Same exercise for the bridge. Bridges are where Voice fails most often — writers try to “elevate” into a bigger emotional statement, which in practice means adopting a more abstract register. “I am more than this” is a bridge that abandons the narrator. “I am the kind of woman who waits for the coffee to go cold” keeps the narrator intact.
The metric that reveals the tool
Voice is the metric I use to evaluate new AI lyric tools. If the output is fluent but has no voice — statistical average of everyone, opinion of no one — the tool hasn’t solved the interesting problem. It’s finished what the prompt started; it hasn’t found the narrator.
We built the 50-voice war room because a single model can’t reliably forge a voice. Seven voices arguing for different angles — each writer on the panel carrying specific craft opinions — is a mechanism for narrator-finding, not just lyric-writing. The panel doesn’t just propose lines; it votes on which narrator is emerging from the draft, and the strongest narrator wins.

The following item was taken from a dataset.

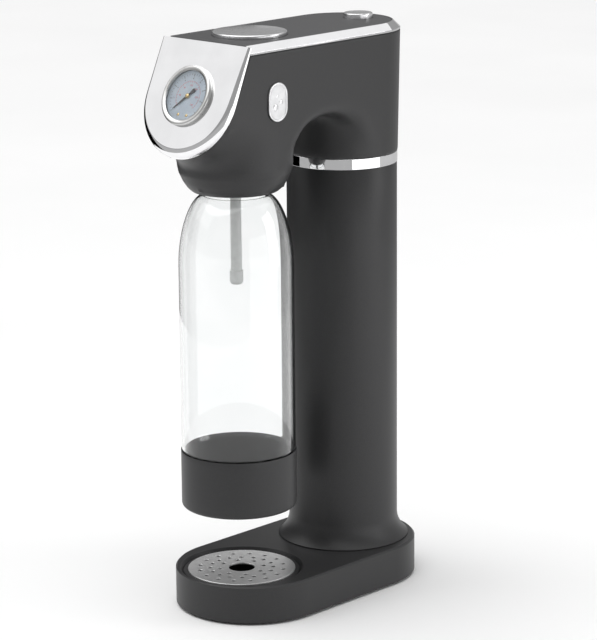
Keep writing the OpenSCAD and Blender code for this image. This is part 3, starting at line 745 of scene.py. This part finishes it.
def make_badge():
    """Plain pill-shaped plaque with a raised rim and three bubbles in relief."""
    low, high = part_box("side_badge")
    centre = (low + high) / 2
    half_w = (high.y - low.y) / 2
    half_h = (high.z - low.z) / 2 - half_w
    face = high.x - 0.5 * MM
    rows = [(0, low.x), (0, face - 0.5 * MM), (0.25 * MM, face - 0.1 * MM), (0.6 * MM, face),
            (1.3 * MM, face), (1.6 * MM, face - 0.15 * MM), (1.8 * MM, face - 0.55 * MM)]
    bm = bmesh.new()
    loops = [[bm.verts.new((x, y + centre.y, z + centre.z))
              for x, y, z in pill(half_w, half_h, inset, depth)] for inset, depth in rows]
    for a, b in zip(loops, loops[1:]):
        join_loops(bm, a, b)
    bm.faces.new(loops[0])
    bm.faces.new(loops[-1])
    for y, z, r in ((-2.4, -3.6, 2.6), (3.2, -0.4, 1.9), (-0.6, 4.2, 1.4)):
        made = bmesh.ops.create_uvsphere(bm, u_segments=32, v_segments=16, radius=r * MM)["verts"]
        for vertex in made:
            vertex.co = Vector((vertex.co.x * 0.25 + face - 0.6 * MM, vertex.co.y + centre.y + y * MM,
                                vertex.co.z + centre.z + z * MM))
    add_piece("plaque", mesh_from("plaque", bm, 40), body_with("side_badge"), "badge_metal",
              "side_badge")


make_badge()

# ---------------------------------------------------------------- bottle

NECK_R = 24 * MM
BOTTLE_WALL = 1.8 * MM


def bottle_wall(inset):
    """(radius, height) points from the bottle's foot to its neck, moved in by the inset."""
    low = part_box("bottle")[0]
    cup_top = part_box("bottle_base_cup")[1].z
    wide = radius_of("bottle")
    wall_top = 259 * MM
    neck_low = 312 * MM
    foot = wide - 2.2 * MM
    points = [(0, low.z + 6 * MM + inset), (14 * MM, low.z + 5 * MM + inset),
              (22 * MM, low.z + 1.6 * MM + inset), (26 * MM, low.z + 0.3 * MM + inset),
              (30 * MM, low.z + inset), (34 * MM, low.z + 0.4 * MM + inset),
              (37.6 * MM - inset, low.z + 2.4 * MM + inset * 0.6), (foot - inset, low.z + 7 * MM)]
    points += [(foot - inset, cup_top - 3 * MM), (foot - inset + 0.2 * MM, cup_top - 1.8 * MM),
               (wide - inset - 0.2 * MM, cup_top + 0.6 * MM), (wide - inset, cup_top + 1.6 * MM)]
    points += [(wide - inset, cup_top + (wall_top - cup_top) * i / 12) for i in range(1, 12)]
    for i in range(33):
        t = math.sin(math.pi / 2 * i / 32)
        points.append((NECK_R + (wide - NECK_R) * (1 - t * t) ** 0.6 - inset,
                       wall_top + (neck_low - wall_top) * t))
    return points


def make_bottle():
    """Clear pressure bottle: one closed wall with a bead under the neck and thread beads."""
    neck, top = NECK_R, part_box("bottle")[1].z
    beads = [(neck, 315.5 * MM), (neck + 0.8 * MM, 315.9 * MM), (neck + 0.8 * MM, 316.7 * MM),
             (neck, 317.1 * MM)]
    for z in (322, 328, 334):
        beads += [(neck, z * MM), (neck + 1.1 * MM, (z + 0.4) * MM), (neck + 1.1 * MM, (z + 1.1) * MM),
                  (neck, (z + 1.6) * MM)]
    lip = [(neck, top - 0.5 * MM), (neck - 0.5 * MM, top), (neck - 1.4 * MM, top),
           (neck - BOTTLE_WALL, top - 0.5 * MM)]
    profile = bottle_wall(0) + beads + lip + bottle_wall(BOTTLE_WALL)[::-1]
    bm = lathe(profile, middle("bottle").y, 144)
    add_piece("bottle_clear", mesh_from("bottle_clear", bm, 60), "bottle", "clear_bottle", "bottle")


def make_cup():
    """Dark cup round the bottle's foot, with rounded edges."""
    low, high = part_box("bottle_base_cup")
    r = radius_of("bottle_base_cup")
    bore = 40 * MM
    profile = [(0, low.z + 0.8 * MM), (r - 9 * MM, low.z + 0.8 * MM), (r - 8 * MM, low.z)]
    profile += arc((r - 3.2 * MM, low.z + 3.2 * MM), 3.2 * MM, -90, 0, 8)
    profile += [(r, low.z + (high.z - low.z) * f) for f in (0.3, 0.6, 0.9)]
    profile += arc((r - 0.25 * MM, high.z - 0.25 * MM), 0.25 * MM, 0, 90, 3)
    profile += [(r - 0.5 * MM, high.z), (bore, high.z - 2.6 * MM), (bore, low.z + 2.8 * MM),
                (0, low.z + 2.8 * MM)]
    bm = lathe(profile, middle("bottle_base_cup").y, 144)
    add_piece("bottle_cup", mesh_from("bottle_cup", bm, 50), "bottle", "dark_shell",
              "bottle_base_cup")


make_bottle()
make_cup()

# ---------------------------------------------------------------- studio


def make_floor():
    """Plain pale floor under everything."""
    bm = bmesh.new()
    bmesh.ops.create_grid(bm, x_segments=8, y_segments=8, size=12)
    mesh = mesh_from("floor", bm)
    floor = bpy.data.objects.new("floor", mesh)
    bpy.context.scene.collection.objects.link(floor)
    floor.location.z = cad_low.z - 0.0002
    mesh.materials.append(surface("floor", (.96, .96, .96), (.98, .98, .98), (.8, .9), 3))


def around(azimuth, distance, height):
    """Point at an azimuth about the object, in degrees: 0 in front of it and 90 on its right."""
    a = math.radians(azimuth)
    return Vector((distance * math.sin(a), -distance * math.cos(a), height))


def add_light(name, place, size, power, target=Vector((0, 0, 0.3))):
    """Soft box at a place, aimed at the target."""
    data = bpy.data.lights.new(name, "AREA")
    data.shape = "RECTANGLE"
    data.size, data.size_y = size
    data.energy = power
    light = bpy.data.objects.new(name, data)
    bpy.context.scene.collection.objects.link(light)
    light.matrix_world = Matrix.Translation(place) @ \
        (target - place).to_track_quat("-Z", "Y").to_matrix().to_4x4()


def add_sky_light(strength):
    """Very soft light from overhead."""
    data = bpy.data.lights.new("overhead", "SUN")
    data.energy = strength
    data.angle = math.radians(80)
    light = bpy.data.objects.new("overhead", data)
    bpy.context.scene.collection.objects.link(light)
    light.rotation_euler = (math.radians(12), math.radians(-10), 0)


def add_card(name, start, end, radiance, low=0.0, high=0.5, distance=0.9):
    """Curved card that only reflections see, between two azimuths right of the camera's."""
    steps = max(int(abs(end - start) / 4), 2)
    bm = bmesh.new()
    view = math.degrees(CAMERA_AZIMUTH)
    rows = [[bm.verts.new(around(view + start + (end - start) * i / steps, distance, z))
             for i in range(steps + 1)] for z in (low, high)]
    for i in range(steps):
        bm.faces.new((rows[0][i], rows[0][i + 1], rows[1][i + 1], rows[1][i]))
    card = bpy.data.objects.new(name, mesh_from(name, bm))
    bpy.context.scene.collection.objects.link(card)
    glow = bpy.data.materials.new(name)
    glow.use_nodes = True
    shader = glow.node_tree.nodes["Principled BSDF"]
    socket_set(shader, {"Base Color": (0, 0, 0, 1), "Roughness": 1, "Specular IOR Level": 0,
                        "Emission Color": (1, 1, 1, 1), "Emission Strength": radiance})
    card.data.materials.append(glow)
    card.visible_camera = False
    card.visible_diffuse = False
    card.visible_shadow = False
    card.visible_transmission = False


def make_world():
    """Even white surroundings: pure white behind, dimmer for the light they give."""
    world = bpy.data.worlds.new("world")
    bpy.context.scene.world = world
    world.use_nodes = True
    nodes, links = world.node_tree.nodes, world.node_tree.links
    paths = nodes.new("ShaderNodeLightPath")
    behind = nodes.new("ShaderNodeBackground")
    behind.inputs["Strength"].default_value = 1.0
    behind.inputs["Color"].default_value = (1, 1, 1, 1)
    around_us = nodes["Background"]
    around_us.inputs["Color"].default_value = (1, 1, 1, 1)
    around_us.inputs["Strength"].default_value = 0.33
    mix = nodes.new("ShaderNodeMixShader")
    links.new(paths.outputs["Is Camera Ray"], mix.inputs["Fac"])
    links.new(around_us.outputs["Background"], mix.inputs[1])
    links.new(behind.outputs["Background"], mix.inputs[2])
    links.new(mix.outputs["Shader"], nodes["World Output"].inputs["Surface"])


make_floor()
make_world()
add_sky_light(2.1)
add_light("face_box", around(-46, 1.4, 1.45), (1.7, 1.5), 4.6)
add_light("right_box", around(128, 1.5, 0.5), (0.7, 1.1), 7)
add_card("card_left_dark", -178, -99, 0.0)
add_card("card_front_grey", -99, 24, 0.45)
add_card("card_right_white", 24, 86, 1.6)
add_card("card_rear_grey", 86, 182, 0.58)
add_card("card_high_white", 80, 182, 0.95, 0.9, 1.9)
bpy.context.scene.view_settings.view_transform = "Standard"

Most of the quality gap between a 65 and a 78 on our rubric is the Voice metric. It’s also the metric most reliably missing from competitor output. When a forged lyric hits 80+, Voice is almost always why — the panel found a specific narrator who wasn’t in the prompt and refused to let any verse betray them.
The test, once more
Close your eyes. Hear the first verse. Who is singing this?
If the answer is fuzzy, you’re not done.
If the answer is a name — even a made-up one, even “the woman who works the second shift at a diner in Tupelo” — the voice is there. Let it drive the bridge. Let it pick the word at the end of line 3.
That’s what the Voice metric is asking you to do. And it’s why Voice is the hardest metric to fake.